16Thirdly, I do not consider that there is any substance in Hunt & Hunt's submission based upon s 5D of the Civil Liability Act . Hunt & Hunt undertook to prepare a mortgage to protect the interests of its client lender. It was fully aware of the terms of the loan transaction, including the interest rates payable, as it drafted the relevant Loan Agreement (Affidavit of R H Gabelich of 4 April 2007 [5] - [14]).
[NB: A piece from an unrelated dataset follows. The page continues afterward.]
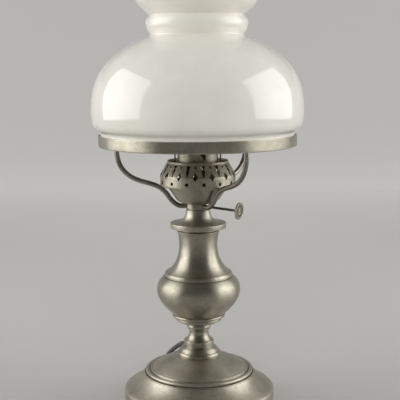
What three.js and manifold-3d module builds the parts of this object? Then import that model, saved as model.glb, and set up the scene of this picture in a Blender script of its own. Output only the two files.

I can see no reason why its liability should not extend to a loss of interest calculated at the rates contained in that document where that loss was caused by its own negligence.
17Fourthly, Hunt & Hunt could not point to any evidence that warranted the conclusion that Mitchell Morgan unreasonably delayed in selling the property and therefore failed to mitigate its loss.
18As Hunt & Hunt's submissions fail for other reasons, it is unnecessary to deal with Mitchell Morgan's submission that Hunt & Hunt's submissions impermissibly extended beyond the ambit of the leave to make submissions that was granted on 15 December 2011.
19To give effect to these conclusions and other matters that are not in dispute between the parties, I propose that the following orders be made:
(1) Allow Mitchell Morgan's appeal in its proceedings against Hunt & Hunt.
(2) Set aside order 12 made on 3 July 2009 in the Supreme Court Equity Division proceedings numbered 4059 of 2006 and in lieu thereof enter judgment for Mitchell Morgan against Hunt & Hunt in the amount of $2,370,601.54.
(3) Set aside orders 13 and 15 made on 3 July 2009 in those Equity proceedings and in lieu thereof order Hunt & Hunt to pay Mitchell Morgan's costs of Mitchell Morgan's cross-claim against Hunt & Hunt.
(4) Order Hunt & Hunt to pay Mitchell Morgan's costs of the appeal proceedings between Mitchell Morgan and Hunt & Hunt.
20SACKVILLE AJA : I agree with Macfarlan JA.